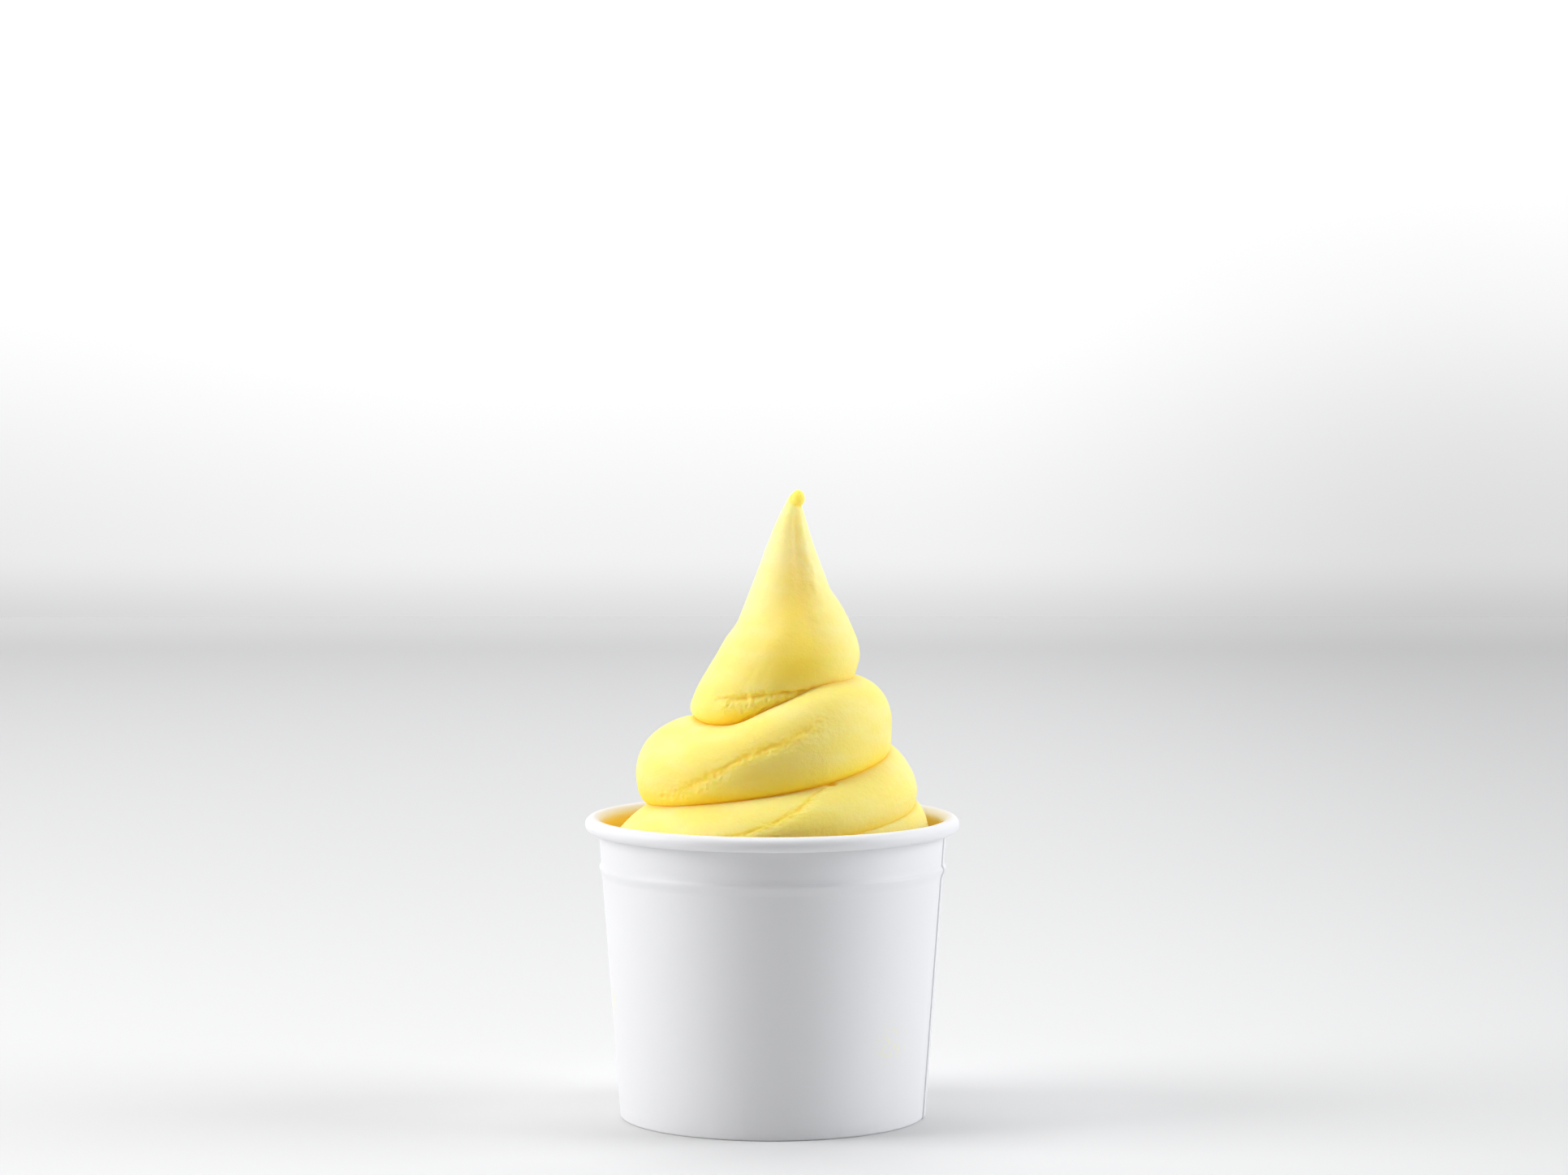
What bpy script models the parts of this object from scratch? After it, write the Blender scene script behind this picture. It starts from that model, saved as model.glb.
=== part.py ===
"""A paper dessert cup filled with a piped swirl of frozen yogurt.

Three pieces: the cup's sidewall with its rolled rim, the cup's recessed base,
and the yogurt, which is one body from the fill up to the hooked tip.
"""

import math

import bmesh
import bpy
import numpy as np
from mathutils import Vector

MM = 0.001

# The paper cup
CUP_HEIGHT = 68.5 * MM
PAPER = 0.5 * MM
FOOT_RADIUS = 34.6 * MM            # outer radius at the foot
NECK_RADIUS = 39.3 * MM            # outer radius just under the rim
NECK_HEIGHT = 64.7 * MM
RIM_RADIUS = 42.5 * MM             # outermost radius of the rolled rim
ROLL_RADIUS = 1.85 * MM            # outside radius of the roll's cross-section
ROLL_END_ANGLE = -110.0            # where the roll's free edge stops, in degrees
ROLL_STEPS = 9
BAND_HEIGHT = 56.3 * MM            # middle of the raised ring under the rim
BAND_HALF = 1.6 * MM
BAND_PROUD = 0.5 * MM
BAND_SHAPE = ((1.0, 0.0), (0.55, 1.0), (-0.1, 0.8), (-1.0, 0.0))   # (height, proud), steepest above
RECESS = 7.0 * MM                  # how far the base disc sits above the foot
SKIRT_HEIGHT = 5.4 * MM            # top of the folded-in lower edge
GAP = 0.3 * MM                     # between pieces that touch
CUP_STEPS = 56

# The yogurt: each row is one station along the piped rope, counted in turns.
# Turn 0 is at +X and a quarter turn back from it is the front. A station holds
# the crease under the rope (radius, height), the rope's widest place (radius,
# height), and how round its shoulder is: 2 is an ellipse, 1 a straight slope.
# Lengths in millimetres.
ROPE = (
    (-4.00, 39.0, 36.0, 40.0, 44.0, 2.00),
    (-3.00, 39.0, 49.0, 36.0, 60.5, 2.00),
    (-2.50, 38.6, 56.0, 38.4, 60.0, 1.25),
    (-2.25, 36.0, 64.6, 36.6, 68.0, 1.70),
    (-2.12, 34.0, 69.0, 34.8, 72.4, 1.80),
    (-2.00, 31.9, 71.8, 32.6, 75.0, 1.55),
    (-1.75, 30.5, 72.0, 32.4, 78.5, 1.90),
    (-1.50, 27.8, 71.2, 30.8, 78.4, 2.00),
    (-1.25, 26.6, 75.9, 29.4, 82.5, 2.00),
    (-1.00, 26.3, 84.3, 27.0, 89.4, 1.80),
    (-0.75, 20.5, 88.5, 23.5, 94.5, 1.70),
    (-0.50, 17.0, 90.9, 19.2, 94.0, 1.42),
    (-0.40, 16.3, 90.1, 19.4, 95.5, 1.50),
    (-0.32, 16.0, 91.2, 19.4, 98.0, 1.50),
    (-0.25, 15.8, 95.2, 19.2, 100.0, 1.50),
    (-0.18, 16.0, 99.4, 18.6, 102.0, 1.45),
    (-0.10, 16.4, 100.3, 17.7, 103.6, 1.40),
    (0.00, 15.2, 100.2, 16.0, 104.8, 1.40),
    (0.25, 12.2, 103.6, 14.0, 108.0, 1.30),
    (0.50, 11.8, 112.2, 11.9, 112.9, 1.00),
    (0.75, 10.2, 117.5, 10.3, 118.6, 1.00),
    (1.00, 8.3, 121.2, 8.3, 121.8, 1.06),
    (1.50, 5.3, 130.0, 5.3, 130.5, 1.15),
    (2.00, 0.0, 142.0, 0.0, 142.0, 1.20),
)
UNDERSIDE_SHARE = 0.32             # share of a rope's section that lies under its widest place
STEPS_PER_TURN = 26
SECTION_STEPS = 12
LEAN = 4.1 * MM                    # the cone stands off the cup's axis, towards +X
LEAN_FROM = 88.0 * MM
LEAN_TO = 110.0 * MM
TIP_LEAN = 0.8 * MM                # and its tip a little more
TIP_LEAN_FROM = 128.0 * MM
TIP_LEAN_TO = 140.0 * MM
FILL_TOP = 50.0 * MM               # below this the yogurt simply fills the cup
WALL_CONTACT_TOP = 66.0 * MM
TIP_CENTRE = (5.9 * MM, -0.3 * MM, 140.7 * MM)
TIP_RADIUS = 1.9 * MM
WELD = 0.01 * MM

PAPER_COLOUR = (0.86, 0.86, 0.87, 1.0)
YOGURT_COLOUR = (0.95, 0.80, 0.24, 1.0)


def clear_scene():
    for old in list(bpy.data.objects):
        bpy.data.objects.remove(old, do_unlink=True)


def new_collection(name):
    collection = bpy.data.collections.new(name)
    bpy.context.scene.collection.children.link(collection)
    return collection


def principled(name, colour, roughness):
    material = bpy.data.materials.new(name)
    material.use_nodes = True
    shader = material.node_tree.nodes["Principled BSDF"]
    shader.inputs["Base Color"].default_value = colour
    shader.inputs["Roughness"].default_value = roughness
    shader.inputs["Metallic"].default_value = 0.0
    return material


def add_object(name, mesh, collection, material):
    mesh.materials.append(material)
    mesh.shade_smooth()
    mesh.set_sharp_from_angle(angle=math.radians(40))
    piece = bpy.data.objects.new(name, mesh)
    collection.objects.link(piece)
    return piece


def outer_wall_radius(height):
    """Outer radius of the tapered sidewall at a height."""
    return FOOT_RADIUS + (NECK_RADIUS - FOOT_RADIUS) * height / NECK_HEIGHT


def turned_shell(name, path, collection, material):
    """Spin an open outline of (radius, height) points and give it the paper's thickness."""
    mesh = bpy.data.meshes.new(name)
    bm = bmesh.new()
    verts = [bm.verts.new((radius, 0.0, height)) for radius, height in path]
    for first, second in zip(verts, verts[1:]):
        bm.edges.new((first, second))
    bm.to_mesh(mesh)
    bm.free()
    piece = add_object(name, mesh, collection, material)
    screw = piece.modifiers.new("turn", "SCREW")
    screw.axis = "Z"
    screw.steps = CUP_STEPS
    screw.render_steps = CUP_STEPS
    screw.use_merge_vertices = True
    screw.merge_threshold = WELD
    screw.use_smooth_shade = True
    paper = piece.modifiers.new("paper", "SOLIDIFY")
    paper.thickness = PAPER
    paper.offset = -1.0
    paper.use_even_offset = True
    return piece


def roll_points():
    """The rolled rim, from its free edge round over the top and down to the wall.

    The paper lies outside this arc, so the arc is the roll's inner face.
    """
    inner = ROLL_RADIUS - PAPER
    centre_radius = RIM_RADIUS - ROLL_RADIUS
    centre_height = CUP_HEIGHT - ROLL_RADIUS
    points = []
    for step in range(ROLL_STEPS):
        angle = math.radians(ROLL_END_ANGLE + (180.0 - ROLL_END_ANGLE) * step / (ROLL_STEPS - 1))
        points.append((centre_radius + inner * math.cos(angle), centre_height + inner * math.sin(angle)))
    return points


def build_sidewall(collection, material):
    """Tapered wall with a rolled rim, a raised ring, and its lower edge folded in and up."""
    path = roll_points()
    path.append((outer_wall_radius(NECK_HEIGHT), NECK_HEIGHT))
    for offset, proud in BAND_SHAPE:
        height = BAND_HEIGHT + offset * BAND_HALF
        path.append((outer_wall_radius(height) + proud * BAND_PROUD, height))
    path.append((outer_wall_radius(RECESS), RECESS))
    path.append((outer_wall_radius(0.0), 0.0))
    fold = 3.0 * PAPER + 2.0 * GAP
    path.append((outer_wall_radius(0.0) - fold, 0.0))
    path.append((outer_wall_radius(SKIRT_HEIGHT) - fold, SKIRT_HEIGHT))
    return turned_shell("cup_sidewall", path, collection, material)


def build_base(collection, material):
    """Recessed disc with its edge turned down between the wall and the wall's folded-in edge."""
    inset = PAPER + GAP
    bend = PAPER
    path = [
        (0.0, RECESS),
        (0.5 * FOOT_RADIUS, RECESS),
        (outer_wall_radius(RECESS) - inset - bend, RECESS),
        (outer_wall_radius(RECESS) - inset, RECESS - bend),
        (outer_wall_radius(PAPER + GAP) - inset, PAPER + GAP),
    ]
    return turned_shell("cup_base", path, collection, material)


def along_rope(turns, column):
    """One column of ROPE at any number of turns, as a smooth curve through the stations."""
    table = np.array(ROPE)
    at, value = table[:, 0], table[:, column]
    step = np.diff(at)
    slope = np.diff(value) / step
    tangent = np.concatenate((slope[:1], slope[1:], slope[-1:]))
    tangent[1:-1] = (slope[:-1] * step[1:] + slope[1:] * step[:-1]) / (step[1:] + step[:-1])
    turns = np.clip(turns, at[0], at[-1])
    index = np.clip(np.searchsorted(at, turns, side="right") - 1, 0, len(at) - 2)
    t = (turns - at[index]) / step[index]
    return (
        (2 * t**3 - 3 * t**2 + 1) * value[index]
        + (t**3 - 2 * t**2 + t) * step[index] * tangent[index]
        + (3 * t**2 - 2 * t**3) * value[index + 1]
        + (t**3 - t**2) * step[index] * tangent[index + 1]
    )


def lean(height):
    """How far the swirl's axis stands off the cup's axis, along +X."""
    s = np.clip((height - LEAN_FROM) / (LEAN_TO - LEAN_FROM), 0.0, 1.0)
    t = np.clip((height - TIP_LEAN_FROM) / (TIP_LEAN_TO - TIP_LEAN_FROM), 0.0, 1.0)
    return LEAN * s * s * (3.0 - 2.0 * s) + TIP_LEAN * t


def rope_surface(turns, share):
    """Points on the piped rope: share 0 is the crease under it, 1 the crease above it."""
    low_radius, low_height = along_rope(turns, 1) * MM, along_rope(turns, 2) * MM
    top_radius, top_height = along_rope(turns + 1, 1) * MM, along_rope(turns + 1, 2) * MM
    mid_radius, mid_height = along_rope(turns, 3) * MM, along_rope(turns, 4) * MM
    power = 2.0 / along_rope(turns, 5)
    under = np.clip(share / UNDERSIDE_SHARE, 0.0, 1.0) * math.pi / 2
    over = np.clip((share - UNDERSIDE_SHARE) / (1.0 - UNDERSIDE_SHARE), 0.0, 1.0) * math.pi / 2
    below = share < UNDERSIDE_SHARE
    radius = np.where(
        below,
        low_radius + (mid_radius - low_radius) * np.sin(under),
        top_radius + (mid_radius - top_radius) * np.cos(over) ** power,
    )
    height = np.where(
        below,
        mid_height - (mid_height - low_height) * np.cos(under),
        mid_height + (top_height - mid_height) * np.sin(over) ** power,
    )
    wall = outer_wall_radius(height) - PAPER - GAP
    radius = np.where(height < WALL_CONTACT_TOP, np.minimum(radius, wall), radius)
    angle = 2.0 * math.pi * turns
    return np.stack((radius * np.cos(angle) + lean(height), radius * np.sin(angle), height), axis=-1)


def rope_mesh():
    """A sheet wrapped round and round along the rope, its edges welded turn to turn."""
    first, last = ROPE[0][0], ROPE[-1][0]
    steps = round((last - first) * STEPS_PER_TURN)
    bm = bmesh.new()
    bmesh.ops.create_grid(bm, x_segments=steps, y_segments=SECTION_STEPS, size=1.0)
    flat = np.array([vert.co[:2] for vert in bm.verts])
    turns = first + (last - first) * np.round((flat[:, 0] + 1.0) / 2.0 * steps) / steps
    share = np.round((flat[:, 1] + 1.0) / 2.0 * SECTION_STEPS) / SECTION_STEPS
    for vert, point in zip(bm.verts, rope_surface(turns, share)):
        vert.co = point
    bmesh.ops.remove_doubles(bm, verts=bm.verts[:], dist=WELD)
    bmesh.ops.dissolve_degenerate(bm, edges=bm.edges[:], dist=WELD)
    return bm


def fill_below(bm):
    """Cut the rope off level inside the cup and carry the cut down to the base as one fill."""
    parts = bm.verts[:] + bm.edges[:] + bm.faces[:]
    bmesh.ops.bisect_plane(
        bm, geom=parts, plane_co=(0.0, 0.0, FILL_TOP), plane_no=(0.0, 0.0, 1.0), dist=WELD, clear_inner=True
    )
    rim = [edge for edge in bm.edges if edge.is_boundary]
    extruded = bmesh.ops.extrude_edge_only(bm, edges=rim)["geom"]
    lower = [item for item in extruded if isinstance(item, bmesh.types.BMVert)]
    floor = RECESS + GAP
    floor_radius = outer_wall_radius(floor) - PAPER - GAP
    for vert in lower:
        outward = Vector((vert.co.x, vert.co.y, 0.0)).normalized()
        vert.co = outward * floor_radius
        vert.co.z = floor
    bmesh.ops.holes_fill(bm, edges=[edge for edge in bm.edges if edge.is_boundary], sides=0)
    bmesh.ops.recalc_face_normals(bm, faces=bm.faces[:])


def build_yogurt(collection, cutters, material):
    """The swirl and its fill as one body, with the small curl at the tip joined on."""
    bm = rope_mesh()
    fill_below(bm)
    mesh = bpy.data.meshes.new("frozen_yogurt")
    bm.to_mesh(mesh)
    bm.free()
    piece = add_object("frozen_yogurt", mesh, collection, material)

    bead = bmesh.new()
    bmesh.ops.create_icosphere(bead, subdivisions=2, radius=TIP_RADIUS)
    bmesh.ops.translate(bead, vec=TIP_CENTRE, verts=bead.verts[:])
    bead_mesh = bpy.data.meshes.new("tip_curl")
    bead.to_mesh(bead_mesh)
    bead.free()
    tip = add_object("tip_curl", bead_mesh, cutters, material)
    tip.hide_render = True
    tip.display_type = "WIRE"
    join = piece.modifiers.new("tip curl", "BOOLEAN")
    join.operation = "UNION"
    join.solver = "EXACT"
    join.object = tip
    return piece


def main():
    clear_scene()
    collection = new_collection("frozen_yogurt_cup")
    cutters = new_collection("cutters")
    paper = principled("cup_paper", PAPER_COLOUR, 0.45)
    yogurt = principled("yogurt", YOGURT_COLOUR, 0.5)
    build_sidewall(collection, paper)
    build_base(collection, paper)
    build_yogurt(collection, cutters, yogurt)


main()
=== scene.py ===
"""Frozen yogurt in a paper cup: piped swirl, wrapped and rolled sidewall, recessed base, pale studio."""

import math

import bmesh
import bpy
import numpy as np
from bpy.props import FloatProperty, FloatVectorProperty, PointerProperty
from mathutils import Matrix, Vector, noise


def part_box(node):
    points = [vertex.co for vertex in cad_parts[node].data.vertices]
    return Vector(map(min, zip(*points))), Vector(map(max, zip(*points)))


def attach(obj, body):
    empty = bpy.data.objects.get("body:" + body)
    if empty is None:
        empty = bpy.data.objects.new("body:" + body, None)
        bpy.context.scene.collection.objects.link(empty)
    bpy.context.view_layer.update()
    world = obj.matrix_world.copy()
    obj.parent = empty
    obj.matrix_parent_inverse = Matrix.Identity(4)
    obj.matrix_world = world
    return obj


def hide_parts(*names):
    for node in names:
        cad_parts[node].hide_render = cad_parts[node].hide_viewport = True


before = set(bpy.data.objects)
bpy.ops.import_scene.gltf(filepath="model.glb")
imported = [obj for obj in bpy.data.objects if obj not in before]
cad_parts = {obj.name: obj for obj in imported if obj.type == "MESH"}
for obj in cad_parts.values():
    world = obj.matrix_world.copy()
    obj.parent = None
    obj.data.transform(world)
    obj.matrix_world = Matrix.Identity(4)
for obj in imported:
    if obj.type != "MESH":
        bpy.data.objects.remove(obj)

bl_info = {
    "name": "Frozen Yogurt Cup",
    "version": (1, 0, 0),
    "blender": (4, 5, 0),
    "location": "3D View > Sidebar > Dessert",
    "description": "Models a paper cup of frozen yogurt and the studio round it",
    "category": "Add Mesh",
}

MM = 0.001
BODY = "root"
# The crease attribute masks the swirl's painted shade and painted glow: its creases, undersides, folds and
# the front of the cone's valley. It also gives the drop at the tip the same deep colour.
CREASE = "crease"                  # the swirl's own attribute: 1 down in a crease, 0 on open yogurt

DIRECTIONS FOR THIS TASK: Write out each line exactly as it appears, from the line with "bead = bmesh.new()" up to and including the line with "if empty is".

WRITTEN RESPONSE:
    bead = bmesh.new()
    bmesh.ops.create_icosphere(bead, subdivisions=2, radius=TIP_RADIUS)
    bmesh.ops.translate(bead, vec=TIP_CENTRE, verts=bead.verts[:])
    bead_mesh = bpy.data.meshes.new("tip_curl")
    bead.to_mesh(bead_mesh)
    bead.free()
    tip = add_object("tip_curl", bead_mesh, cutters, material)
    tip.hide_render = True
    tip.display_type = "WIRE"
    join = piece.modifiers.new("tip curl", "BOOLEAN")
    join.operation = "UNION"
    join.solver = "EXACT"
    join.object = tip
    return piece


def main():
    clear_scene()
    collection = new_collection("frozen_yogurt_cup")
    cutters = new_collection("cutters")
    paper = principled("cup_paper", PAPER_COLOUR, 0.45)
    yogurt = principled("yogurt", YOGURT_COLOUR, 0.5)
    build_sidewall(collection, paper)
    build_base(collection, paper)
    build_yogurt(collection, cutters, yogurt)


main()
=== scene.py ===
"""Frozen yogurt in a paper cup: piped swirl, wrapped and rolled sidewall, recessed base, pale studio."""

import math

import bmesh
import bpy
import numpy as np
from bpy.props import FloatProperty, FloatVectorProperty, PointerProperty
from mathutils import Matrix, Vector, noise


def part_box(node):
    points = [vertex.co for vertex in cad_parts[node].data.vertices]
    return Vector(map(min, zip(*points))), Vector(map(max, zip(*points)))


def attach(obj, body):
    empty = bpy.data.objects.get("body:" + body)
    if empty is None:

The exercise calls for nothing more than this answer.